In the listing that follows, the range to quote begins at the line that has "curb_chain()" and ends after the line that has "for node in"; quote it verbatim and add nothing.
※ ※ ※
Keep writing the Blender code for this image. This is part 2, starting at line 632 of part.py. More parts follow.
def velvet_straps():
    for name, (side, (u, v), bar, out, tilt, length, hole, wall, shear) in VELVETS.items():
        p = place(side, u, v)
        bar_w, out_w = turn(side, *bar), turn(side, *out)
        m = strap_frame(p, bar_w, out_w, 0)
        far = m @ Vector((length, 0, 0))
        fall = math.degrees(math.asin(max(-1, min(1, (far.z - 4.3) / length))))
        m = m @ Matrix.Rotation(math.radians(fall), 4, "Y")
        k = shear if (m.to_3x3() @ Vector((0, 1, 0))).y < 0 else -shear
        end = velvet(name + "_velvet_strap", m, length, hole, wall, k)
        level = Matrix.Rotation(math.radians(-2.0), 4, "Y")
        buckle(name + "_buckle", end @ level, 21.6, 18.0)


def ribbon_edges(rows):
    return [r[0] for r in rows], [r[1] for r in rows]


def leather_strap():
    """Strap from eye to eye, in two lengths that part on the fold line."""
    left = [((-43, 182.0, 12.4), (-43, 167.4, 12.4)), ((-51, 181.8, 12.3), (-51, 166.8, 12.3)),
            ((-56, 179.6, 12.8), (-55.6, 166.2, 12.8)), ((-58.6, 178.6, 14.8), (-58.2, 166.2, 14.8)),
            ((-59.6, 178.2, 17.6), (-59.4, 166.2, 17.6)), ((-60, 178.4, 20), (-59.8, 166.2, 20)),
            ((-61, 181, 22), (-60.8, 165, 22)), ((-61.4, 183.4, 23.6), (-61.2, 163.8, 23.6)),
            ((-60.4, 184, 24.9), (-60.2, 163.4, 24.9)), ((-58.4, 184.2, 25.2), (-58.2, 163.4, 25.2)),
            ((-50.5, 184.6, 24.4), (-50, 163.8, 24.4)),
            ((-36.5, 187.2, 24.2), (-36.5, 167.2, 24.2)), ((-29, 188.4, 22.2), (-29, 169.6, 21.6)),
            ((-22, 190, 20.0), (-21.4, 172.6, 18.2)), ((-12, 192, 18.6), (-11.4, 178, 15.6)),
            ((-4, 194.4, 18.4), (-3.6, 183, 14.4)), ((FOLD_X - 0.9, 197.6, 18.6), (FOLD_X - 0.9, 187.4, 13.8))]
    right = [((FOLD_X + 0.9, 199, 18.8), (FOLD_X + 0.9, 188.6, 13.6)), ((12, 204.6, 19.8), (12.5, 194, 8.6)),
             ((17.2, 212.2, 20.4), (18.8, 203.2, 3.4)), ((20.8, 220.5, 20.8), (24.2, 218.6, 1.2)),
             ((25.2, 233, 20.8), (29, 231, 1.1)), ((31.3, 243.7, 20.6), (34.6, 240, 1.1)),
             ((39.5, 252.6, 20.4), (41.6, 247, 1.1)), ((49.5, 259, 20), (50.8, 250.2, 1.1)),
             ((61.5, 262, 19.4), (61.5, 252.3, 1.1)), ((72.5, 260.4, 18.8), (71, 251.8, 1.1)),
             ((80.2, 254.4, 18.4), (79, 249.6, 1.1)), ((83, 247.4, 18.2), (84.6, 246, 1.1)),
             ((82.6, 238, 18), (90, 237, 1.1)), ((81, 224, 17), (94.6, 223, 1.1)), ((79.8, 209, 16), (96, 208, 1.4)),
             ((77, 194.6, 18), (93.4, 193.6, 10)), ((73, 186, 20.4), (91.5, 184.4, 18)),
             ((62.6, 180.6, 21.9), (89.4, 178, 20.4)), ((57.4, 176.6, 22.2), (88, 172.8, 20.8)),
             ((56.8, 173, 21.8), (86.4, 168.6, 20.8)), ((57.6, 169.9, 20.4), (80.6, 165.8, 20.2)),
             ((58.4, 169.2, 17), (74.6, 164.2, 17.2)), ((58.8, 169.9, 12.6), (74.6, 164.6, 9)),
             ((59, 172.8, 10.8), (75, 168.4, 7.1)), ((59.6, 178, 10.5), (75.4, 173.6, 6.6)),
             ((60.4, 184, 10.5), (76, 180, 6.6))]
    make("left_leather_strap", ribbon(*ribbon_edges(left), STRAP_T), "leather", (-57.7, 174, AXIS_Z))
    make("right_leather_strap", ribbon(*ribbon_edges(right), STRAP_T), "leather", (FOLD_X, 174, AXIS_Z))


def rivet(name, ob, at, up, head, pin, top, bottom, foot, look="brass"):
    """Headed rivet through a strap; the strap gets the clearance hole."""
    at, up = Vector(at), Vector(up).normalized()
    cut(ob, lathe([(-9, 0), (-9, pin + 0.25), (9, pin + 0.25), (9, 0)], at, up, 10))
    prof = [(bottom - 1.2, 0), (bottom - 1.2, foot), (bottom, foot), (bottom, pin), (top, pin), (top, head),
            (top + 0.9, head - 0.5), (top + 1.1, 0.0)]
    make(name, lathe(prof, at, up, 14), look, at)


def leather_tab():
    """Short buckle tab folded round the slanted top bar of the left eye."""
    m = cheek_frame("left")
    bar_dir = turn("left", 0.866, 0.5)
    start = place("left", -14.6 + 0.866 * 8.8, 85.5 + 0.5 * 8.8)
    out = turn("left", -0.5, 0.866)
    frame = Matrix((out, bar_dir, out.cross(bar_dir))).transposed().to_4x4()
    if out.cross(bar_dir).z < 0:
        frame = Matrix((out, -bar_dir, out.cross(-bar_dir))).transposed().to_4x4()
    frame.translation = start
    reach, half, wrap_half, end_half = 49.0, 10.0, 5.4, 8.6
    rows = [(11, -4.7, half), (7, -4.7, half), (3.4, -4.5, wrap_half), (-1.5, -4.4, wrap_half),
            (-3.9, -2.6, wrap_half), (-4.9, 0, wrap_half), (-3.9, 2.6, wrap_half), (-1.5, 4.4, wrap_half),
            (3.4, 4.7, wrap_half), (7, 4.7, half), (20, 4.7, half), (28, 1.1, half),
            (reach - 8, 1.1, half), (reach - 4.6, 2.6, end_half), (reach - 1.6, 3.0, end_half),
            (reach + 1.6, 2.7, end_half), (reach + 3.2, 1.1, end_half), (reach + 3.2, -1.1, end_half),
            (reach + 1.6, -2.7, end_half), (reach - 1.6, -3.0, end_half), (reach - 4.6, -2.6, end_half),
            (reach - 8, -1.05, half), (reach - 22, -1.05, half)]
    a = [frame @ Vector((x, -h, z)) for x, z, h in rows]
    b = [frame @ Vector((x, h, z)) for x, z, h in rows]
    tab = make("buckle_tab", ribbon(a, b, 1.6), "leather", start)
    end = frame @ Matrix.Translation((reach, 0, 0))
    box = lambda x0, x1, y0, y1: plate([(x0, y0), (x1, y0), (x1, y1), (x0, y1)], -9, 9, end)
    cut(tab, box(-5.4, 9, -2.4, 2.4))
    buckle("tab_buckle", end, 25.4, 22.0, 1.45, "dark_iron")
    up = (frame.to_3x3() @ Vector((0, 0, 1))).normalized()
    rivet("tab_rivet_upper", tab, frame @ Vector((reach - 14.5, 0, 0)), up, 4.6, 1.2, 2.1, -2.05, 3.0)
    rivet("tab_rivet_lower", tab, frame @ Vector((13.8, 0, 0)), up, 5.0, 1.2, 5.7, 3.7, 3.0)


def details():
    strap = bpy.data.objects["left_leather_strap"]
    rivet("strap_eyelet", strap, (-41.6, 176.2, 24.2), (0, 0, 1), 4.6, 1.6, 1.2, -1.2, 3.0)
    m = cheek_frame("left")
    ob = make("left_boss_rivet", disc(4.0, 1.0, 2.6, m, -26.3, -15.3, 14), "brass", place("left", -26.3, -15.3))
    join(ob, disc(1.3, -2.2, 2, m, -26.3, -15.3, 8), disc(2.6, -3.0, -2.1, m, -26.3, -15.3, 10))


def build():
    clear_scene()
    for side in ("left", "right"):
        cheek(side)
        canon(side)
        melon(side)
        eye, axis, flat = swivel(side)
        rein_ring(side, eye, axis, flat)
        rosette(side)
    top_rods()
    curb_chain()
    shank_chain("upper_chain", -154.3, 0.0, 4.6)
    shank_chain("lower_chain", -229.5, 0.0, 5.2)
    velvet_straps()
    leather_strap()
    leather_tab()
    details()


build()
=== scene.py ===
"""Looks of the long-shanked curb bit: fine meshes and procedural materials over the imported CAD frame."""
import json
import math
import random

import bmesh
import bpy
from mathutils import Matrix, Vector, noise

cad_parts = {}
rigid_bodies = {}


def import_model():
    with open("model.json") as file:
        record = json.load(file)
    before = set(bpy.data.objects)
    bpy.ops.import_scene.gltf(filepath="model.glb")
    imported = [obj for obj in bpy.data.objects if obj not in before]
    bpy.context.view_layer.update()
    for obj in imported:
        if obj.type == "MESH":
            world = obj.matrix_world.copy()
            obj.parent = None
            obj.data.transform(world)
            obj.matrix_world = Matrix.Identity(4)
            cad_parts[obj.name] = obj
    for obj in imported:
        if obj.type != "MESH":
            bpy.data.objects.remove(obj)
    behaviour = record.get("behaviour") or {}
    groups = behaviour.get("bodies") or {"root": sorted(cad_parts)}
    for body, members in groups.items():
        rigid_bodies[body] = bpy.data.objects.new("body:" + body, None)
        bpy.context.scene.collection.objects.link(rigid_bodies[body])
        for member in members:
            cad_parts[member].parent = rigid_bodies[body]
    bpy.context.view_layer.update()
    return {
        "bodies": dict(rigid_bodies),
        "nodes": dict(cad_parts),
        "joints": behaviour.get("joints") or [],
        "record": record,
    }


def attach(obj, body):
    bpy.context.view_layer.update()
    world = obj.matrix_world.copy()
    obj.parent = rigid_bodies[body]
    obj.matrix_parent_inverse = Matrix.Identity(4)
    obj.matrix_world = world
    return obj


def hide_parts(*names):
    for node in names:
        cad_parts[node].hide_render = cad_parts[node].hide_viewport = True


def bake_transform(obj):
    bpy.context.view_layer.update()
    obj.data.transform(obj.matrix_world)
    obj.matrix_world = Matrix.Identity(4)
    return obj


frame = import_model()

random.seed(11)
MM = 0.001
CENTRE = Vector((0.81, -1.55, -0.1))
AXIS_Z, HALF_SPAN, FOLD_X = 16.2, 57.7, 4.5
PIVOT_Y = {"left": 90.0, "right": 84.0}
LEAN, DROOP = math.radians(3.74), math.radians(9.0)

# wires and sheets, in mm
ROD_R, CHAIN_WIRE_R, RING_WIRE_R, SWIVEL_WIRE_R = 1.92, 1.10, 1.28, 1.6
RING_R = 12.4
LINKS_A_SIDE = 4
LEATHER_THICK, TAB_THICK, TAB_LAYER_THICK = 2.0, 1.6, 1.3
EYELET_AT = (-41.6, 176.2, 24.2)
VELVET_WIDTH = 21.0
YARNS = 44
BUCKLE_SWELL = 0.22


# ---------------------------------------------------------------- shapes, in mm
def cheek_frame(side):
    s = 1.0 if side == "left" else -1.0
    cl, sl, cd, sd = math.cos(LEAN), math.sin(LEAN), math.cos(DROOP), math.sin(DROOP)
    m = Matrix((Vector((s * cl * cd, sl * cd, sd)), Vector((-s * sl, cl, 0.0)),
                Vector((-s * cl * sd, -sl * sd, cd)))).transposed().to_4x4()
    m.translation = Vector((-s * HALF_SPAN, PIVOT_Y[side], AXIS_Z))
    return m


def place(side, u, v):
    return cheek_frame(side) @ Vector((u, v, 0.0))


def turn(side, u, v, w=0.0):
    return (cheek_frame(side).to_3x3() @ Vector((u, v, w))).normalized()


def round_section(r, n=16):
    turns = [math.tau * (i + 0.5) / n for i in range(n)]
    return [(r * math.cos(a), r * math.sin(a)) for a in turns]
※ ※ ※
Expected output:
    curb_chain()
    shank_chain("upper_chain", -154.3, 0.0, 4.6)
    shank_chain("lower_chain", -229.5, 0.0, 5.2)
    velvet_straps()
    leather_strap()
    leather_tab()
    details()


build()
=== scene.py ===
"""Looks of the long-shanked curb bit: fine meshes and procedural materials over the imported CAD frame."""
import json
import math
import random

import bmesh
import bpy
from mathutils import Matrix, Vector, noise

cad_parts = {}
rigid_bodies = {}


def import_model():
    with open("model.json") as file:
        record = json.load(file)
    before = set(bpy.data.objects)
    bpy.ops.import_scene.gltf(filepath="model.glb")
    imported = [obj for obj in bpy.data.objects if obj not in before]
    bpy.context.view_layer.update()
    for obj in imported:
        if obj.type == "MESH":
            world = obj.matrix_world.copy()
            obj.parent = None
            obj.data.transform(world)
            obj.matrix_world = Matrix.Identity(4)
            cad_parts[obj.name] = obj
    for obj in imported:
        if obj.type != "MESH":
            bpy.data.objects.remove(obj)
    behaviour = record.get("behaviour") or {}
    groups = behaviour.get("bodies") or {"root": sorted(cad_parts)}
    for body, members in groups.items():
        rigid_bodies[body] = bpy.data.objects.new("body:" + body, None)
        bpy.context.scene.collection.objects.link(rigid_bodies[body])
        for member in members:
            cad_parts[member].parent = rigid_bodies[body]
    bpy.context.view_layer.update()
    return {
        "bodies": dict(rigid_bodies),
        "nodes": dict(cad_parts),
        "joints": behaviour.get("joints") or [],
        "record": record,
    }


def attach(obj, body):
    bpy.context.view_layer.update()
    world = obj.matrix_world.copy()
    obj.parent = rigid_bodies[body]
    obj.matrix_parent_inverse = Matrix.Identity(4)
    obj.matrix_world = world
    return obj


def hide_parts(*names):
    for node in names:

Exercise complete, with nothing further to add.